Author: Chinedu Onyeka, Date: October 1st, 2021

Collaborators: Tyler Baker, Leticia Salazar

Objective: To understand the trend in global child mortality from the 1980’s

Data Source: UN Inter-agency Group for Child Mortality Estimation

library(tidyverse)

Read the file

url <- "https://raw.githubusercontent.com/chinedu2301/DATA607-Data-Acquisition-and-Management/main/dataset1_Child_Mortality.csv"
child_mort <- read_csv(url, skip = 6)
head(child_mort, n = 10)

We don’t need the ISO code and we need just the median estimate for each country

child_mort <- child_mort %>% select(CountryName:Neonatal.Deaths.2015) %>% filter(`Uncertainty bounds*` == "Median")
head(child_mort)
dim(child_mort)
## [1] 195 398

This data-set is now 195 x 399 which is a lot of columns. More columns than rows.

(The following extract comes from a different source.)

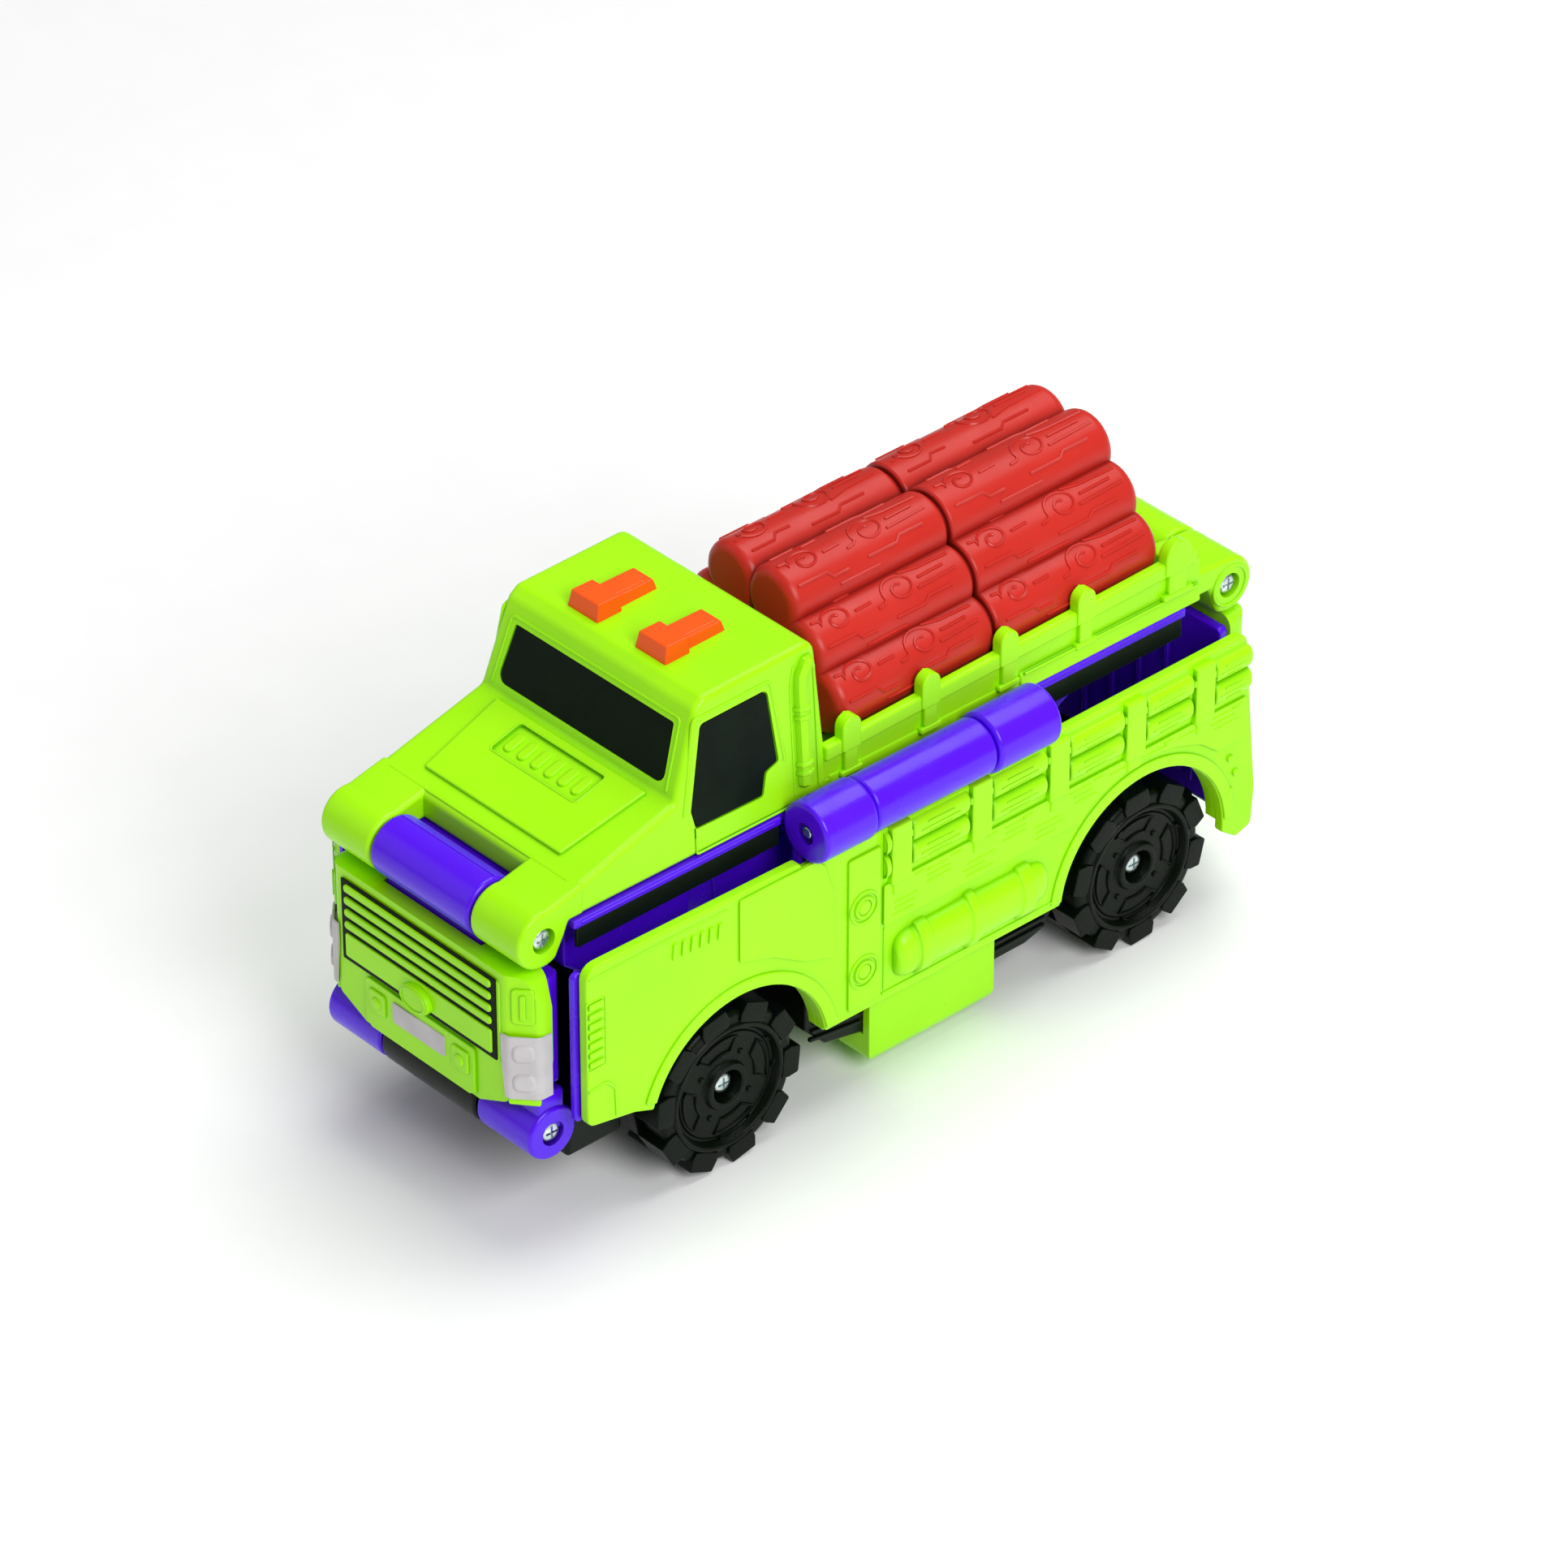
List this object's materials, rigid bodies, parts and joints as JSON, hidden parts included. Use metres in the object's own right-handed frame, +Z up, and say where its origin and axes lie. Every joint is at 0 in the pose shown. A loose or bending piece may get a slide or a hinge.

Transform from wide to long

#Gather all Death cases into Type and Deaths.
child_mort <- child_mort %>% gather(key = "Type", value = "Deaths",
                      U5MR.1950:Neonatal.Deaths.2015, na.rm = TRUE)

head(child_mort, n = 10)
#check the dimensions for this long table
dim(child_mort)
## [1] 57958     4

We now have only 5 columns and each row is for a country for each type of infant mortality and for each year.

Separate the “Type” column:

child_mort <- child_mort %>% separate("Type", into = c("Type", "Year")) %>%
  select(CountryName, Type:Deaths) %>% arrange(CountryName)
## Warning: Expected 2 pieces. Additional pieces discarded in 28976 rows [28983,
## 28984, 28985, 28986, 28987, 28988, 28989, 28990, 28991, 28992, 28993, 28994,
## 28995, 28996, 28997, 28998, 28999, 29000, 29001, 29002, ...].
head(child_mort, n = 20)

Sub setting to data from 1990 to 2015

child_m <- child_mort %>% filter(Year %in% 1980:2015) %>% 
  mutate(Year = as.numeric(Year))
head(child_m, n = 10)
tail(child_m, n = 10)

Adding all categories of child mortality rates for each country,

country_child_deaths <- child_m %>% group_by(CountryName) %>% 
  summarise(Total_Child_Deaths = sum(Deaths))
head(country_child_deaths, n = 20)
country_child_deaths_year <- child_m %>% group_by(Year) %>% 
  summarise(Total_Child_Deaths = sum(Deaths))
country_child_deaths_year
ggplot(data = country_child_deaths_year, aes(Year, Total_Child_Deaths)) + geom_point() +
  geom_smooth() + labs(title = "Total Child mortality vs Year") + ylab("Total Child Mortality") +
  theme_bw()
## `geom_smooth()` using method = 'loess' and formula 'y ~ x'

Conclusion: From the chart, we can see that the total child mortality per year around the world has significantly declined over the years since the 1980’s.